-- PROBLEM DESCRIPTION --
Send back all the data below, exactly as given.

start

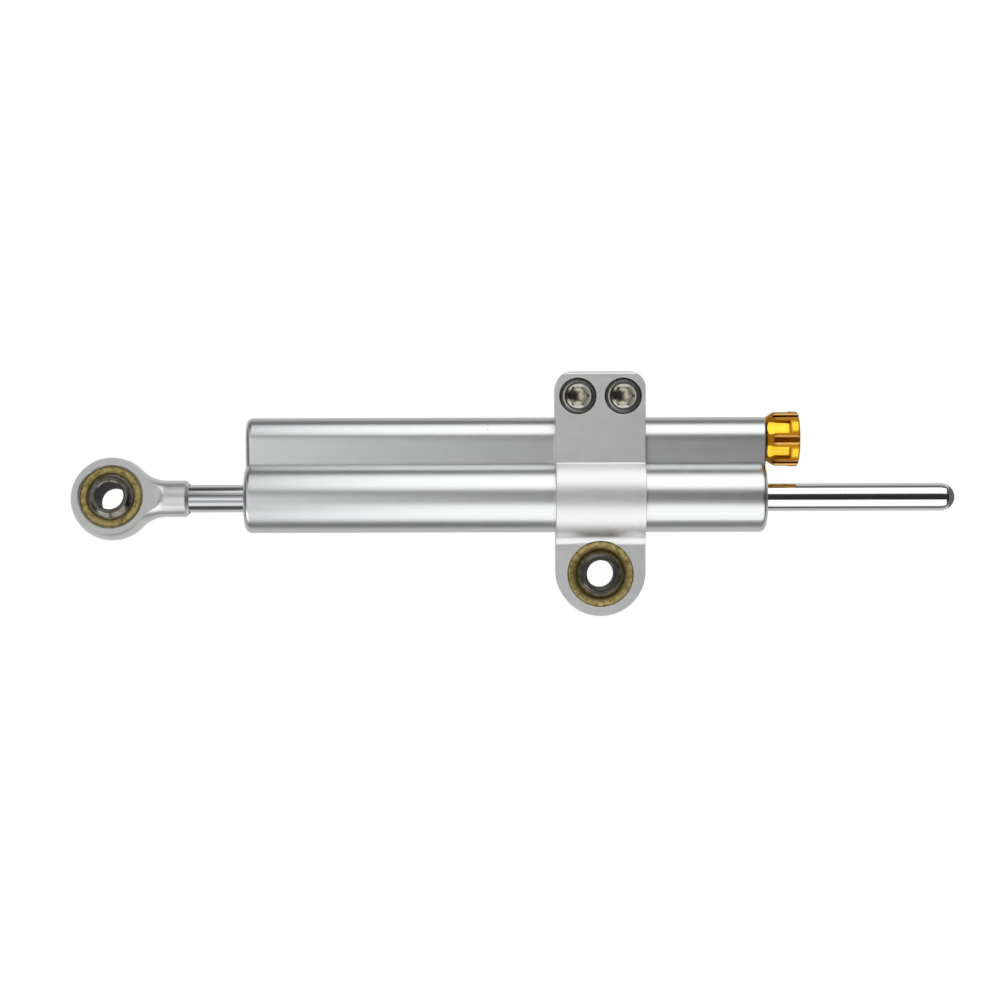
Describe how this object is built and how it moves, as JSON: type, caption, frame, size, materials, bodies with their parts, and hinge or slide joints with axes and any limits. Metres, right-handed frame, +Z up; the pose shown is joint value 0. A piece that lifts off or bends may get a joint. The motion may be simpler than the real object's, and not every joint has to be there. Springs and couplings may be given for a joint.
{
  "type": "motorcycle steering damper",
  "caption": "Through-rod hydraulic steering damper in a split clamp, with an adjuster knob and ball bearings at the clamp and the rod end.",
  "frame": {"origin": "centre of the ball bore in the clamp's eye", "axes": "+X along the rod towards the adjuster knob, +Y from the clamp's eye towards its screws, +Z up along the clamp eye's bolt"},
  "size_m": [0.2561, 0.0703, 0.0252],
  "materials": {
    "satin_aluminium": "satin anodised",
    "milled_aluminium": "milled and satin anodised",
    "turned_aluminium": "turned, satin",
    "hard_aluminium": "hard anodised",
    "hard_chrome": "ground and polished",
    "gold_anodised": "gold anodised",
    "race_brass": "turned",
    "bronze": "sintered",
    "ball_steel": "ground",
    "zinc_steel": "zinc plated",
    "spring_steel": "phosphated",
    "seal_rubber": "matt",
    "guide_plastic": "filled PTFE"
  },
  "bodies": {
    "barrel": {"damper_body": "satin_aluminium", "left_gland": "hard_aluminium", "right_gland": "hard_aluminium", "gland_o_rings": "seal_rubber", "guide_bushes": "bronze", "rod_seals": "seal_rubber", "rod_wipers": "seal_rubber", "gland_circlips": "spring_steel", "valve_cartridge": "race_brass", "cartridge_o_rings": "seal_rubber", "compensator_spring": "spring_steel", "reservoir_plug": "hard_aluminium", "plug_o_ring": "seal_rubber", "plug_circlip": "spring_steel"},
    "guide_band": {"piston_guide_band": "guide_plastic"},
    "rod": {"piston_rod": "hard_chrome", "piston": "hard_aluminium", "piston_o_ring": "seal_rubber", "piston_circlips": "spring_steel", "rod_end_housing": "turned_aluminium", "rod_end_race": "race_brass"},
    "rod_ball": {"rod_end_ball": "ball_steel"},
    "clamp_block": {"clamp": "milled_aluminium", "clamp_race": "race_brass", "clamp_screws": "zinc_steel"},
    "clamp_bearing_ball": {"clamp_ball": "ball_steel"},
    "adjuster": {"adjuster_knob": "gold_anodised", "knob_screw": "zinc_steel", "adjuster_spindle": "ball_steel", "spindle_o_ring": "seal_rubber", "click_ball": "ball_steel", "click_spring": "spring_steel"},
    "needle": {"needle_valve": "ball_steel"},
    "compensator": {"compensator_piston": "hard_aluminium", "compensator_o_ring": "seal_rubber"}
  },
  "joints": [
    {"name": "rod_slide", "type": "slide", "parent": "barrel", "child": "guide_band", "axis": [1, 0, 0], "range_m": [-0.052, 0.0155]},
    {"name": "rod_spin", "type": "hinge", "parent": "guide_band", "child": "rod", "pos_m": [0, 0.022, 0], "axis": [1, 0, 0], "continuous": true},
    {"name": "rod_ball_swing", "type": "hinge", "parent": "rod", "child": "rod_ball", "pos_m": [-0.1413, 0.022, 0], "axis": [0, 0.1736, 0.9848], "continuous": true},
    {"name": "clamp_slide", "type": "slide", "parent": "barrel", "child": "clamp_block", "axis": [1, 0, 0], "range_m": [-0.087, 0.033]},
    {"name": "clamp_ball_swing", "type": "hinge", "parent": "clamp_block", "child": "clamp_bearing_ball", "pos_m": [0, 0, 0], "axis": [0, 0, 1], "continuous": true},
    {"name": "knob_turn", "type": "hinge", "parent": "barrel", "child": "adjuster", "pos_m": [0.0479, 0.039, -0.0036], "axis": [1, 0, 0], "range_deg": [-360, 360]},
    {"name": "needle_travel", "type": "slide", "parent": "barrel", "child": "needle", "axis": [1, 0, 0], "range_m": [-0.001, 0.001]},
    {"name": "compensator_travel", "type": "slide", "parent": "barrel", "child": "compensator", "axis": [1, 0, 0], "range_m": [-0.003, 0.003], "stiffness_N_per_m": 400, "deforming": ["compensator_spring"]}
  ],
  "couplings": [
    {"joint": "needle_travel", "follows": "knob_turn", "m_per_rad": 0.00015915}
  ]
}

end

-- ANSWER FOR THIS EXERCISE --
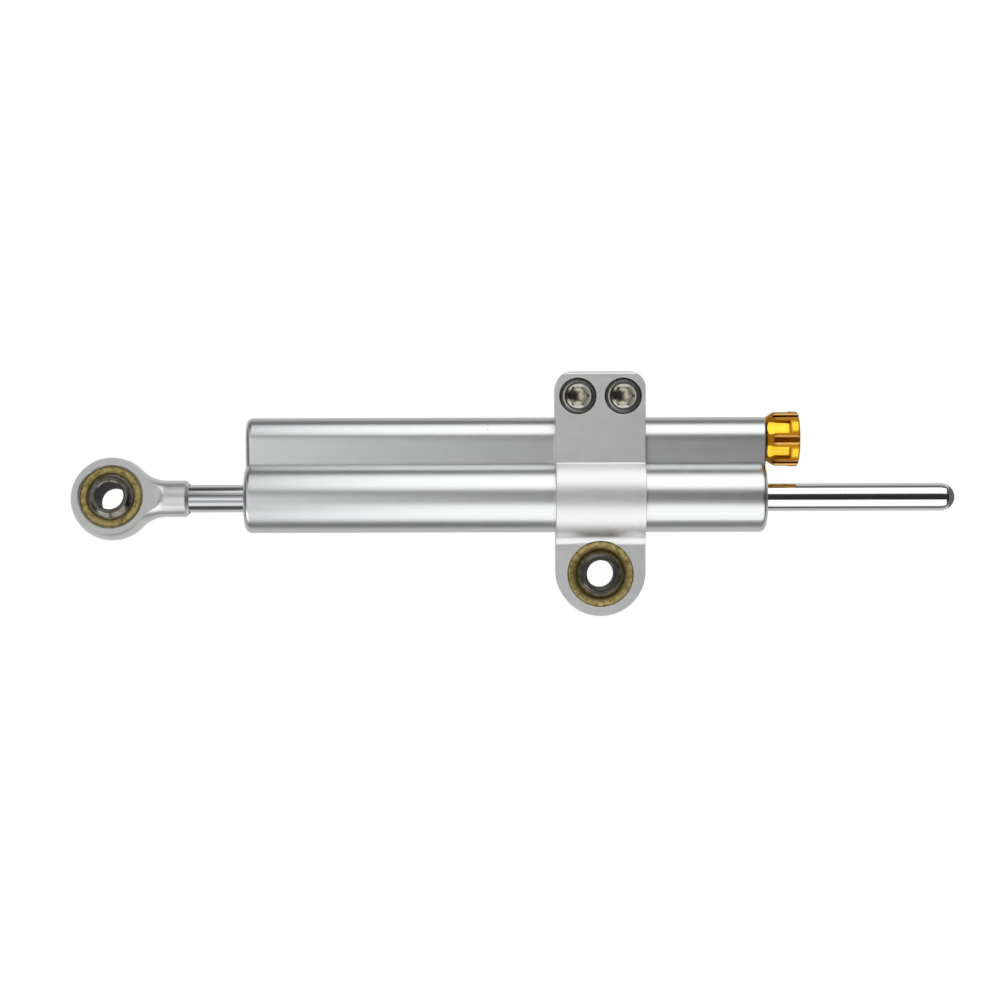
Describe how this object is built and how it moves, as JSON: type, caption, frame, size, materials, bodies with their parts, and hinge or slide joints with axes and any limits. Metres, right-handed frame, +Z up; the pose shown is joint value 0. A piece that lifts off or bends may get a joint. The motion may be simpler than the real object's, and not every joint has to be there. Springs and couplings may be given for a joint.
{
  "type": "motorcycle steering damper",
  "caption": "Through-rod hydraulic steering damper in a split clamp, with an adjuster knob and ball bearings at the clamp and the rod end.",
  "frame": {"origin": "centre of the ball bore in the clamp's eye", "axes": "+X along the rod towards the adjuster knob, +Y from the clamp's eye towards its screws, +Z up along the clamp eye's bolt"},
  "size_m": [0.2561, 0.0703, 0.0252],
  "materials": {
    "satin_aluminium": "satin anodised",
    "milled_aluminium": "milled and satin anodised",
    "turned_aluminium": "turned, satin",
    "hard_aluminium": "hard anodised",
    "hard_chrome": "ground and polished",
    "gold_anodised": "gold anodised",
    "race_brass": "turned",
    "bronze": "sintered",
    "ball_steel": "ground",
    "zinc_steel": "zinc plated",
    "spring_steel": "phosphated",
    "seal_rubber": "matt",
    "guide_plastic": "filled PTFE"
  },
  "bodies": {
    "barrel": {"damper_body": "satin_aluminium", "left_gland": "hard_aluminium", "right_gland": "hard_aluminium", "gland_o_rings": "seal_rubber", "guide_bushes": "bronze", "rod_seals": "seal_rubber", "rod_wipers": "seal_rubber", "gland_circlips": "spring_steel", "valve_cartridge": "race_brass", "cartridge_o_rings": "seal_rubber", "compensator_spring": "spring_steel", "reservoir_plug": "hard_aluminium", "plug_o_ring": "seal_rubber", "plug_circlip": "spring_steel"},
    "guide_band": {"piston_guide_band": "guide_plastic"},
    "rod": {"piston_rod": "hard_chrome", "piston": "hard_aluminium", "piston_o_ring": "seal_rubber", "piston_circlips": "spring_steel", "rod_end_housing": "turned_aluminium", "rod_end_race": "race_brass"},
    "rod_ball": {"rod_end_ball": "ball_steel"},
    "clamp_block": {"clamp": "milled_aluminium", "clamp_race": "race_brass", "clamp_screws": "zinc_steel"},
    "clamp_bearing_ball": {"clamp_ball": "ball_steel"},
    "adjuster": {"adjuster_knob": "gold_anodised", "knob_screw": "zinc_steel", "adjuster_spindle": "ball_steel", "spindle_o_ring": "seal_rubber", "click_ball": "ball_steel", "click_spring": "spring_steel"},
    "needle": {"needle_valve": "ball_steel"},
    "compensator": {"compensator_piston": "hard_aluminium", "compensator_o_ring": "seal_rubber"}
  },
  "joints": [
    {"name": "rod_slide", "type": "slide", "parent": "barrel", "child": "guide_band", "axis": [1, 0, 0], "range_m": [-0.052, 0.0155]},
    {"name": "rod_spin", "type": "hinge", "parent": "guide_band", "child": "rod", "pos_m": [0, 0.022, 0], "axis": [1, 0, 0], "continuous": true},
    {"name": "rod_ball_swing", "type": "hinge", "parent": "rod", "child": "rod_ball", "pos_m": [-0.1413, 0.022, 0], "axis": [0, 0.1736, 0.9848], "continuous": true},
    {"name": "clamp_slide", "type": "slide", "parent": "barrel", "child": "clamp_block", "axis": [1, 0, 0], "range_m": [-0.087, 0.033]},
    {"name": "clamp_ball_swing", "type": "hinge", "parent": "clamp_block", "child": "clamp_bearing_ball", "pos_m": [0, 0, 0], "axis": [0, 0, 1], "continuous": true},
    {"name": "knob_turn", "type": "hinge", "parent": "barrel", "child": "adjuster", "pos_m": [0.0479, 0.039, -0.0036], "axis": [1, 0, 0], "range_deg": [-360, 360]},
    {"name": "needle_travel", "type": "slide", "parent": "barrel", "child": "needle", "axis": [1, 0, 0], "range_m": [-0.001, 0.001]},
    {"name": "compensator_travel", "type": "slide", "parent": "barrel", "child": "compensator", "axis": [1, 0, 0], "range_m": [-0.003, 0.003], "stiffness_N_per_m": 400, "deforming": ["compensator_spring"]}
  ],
  "couplings": [
    {"joint": "needle_travel", "follows": "knob_turn", "m_per_rad": 0.00015915}
  ]
}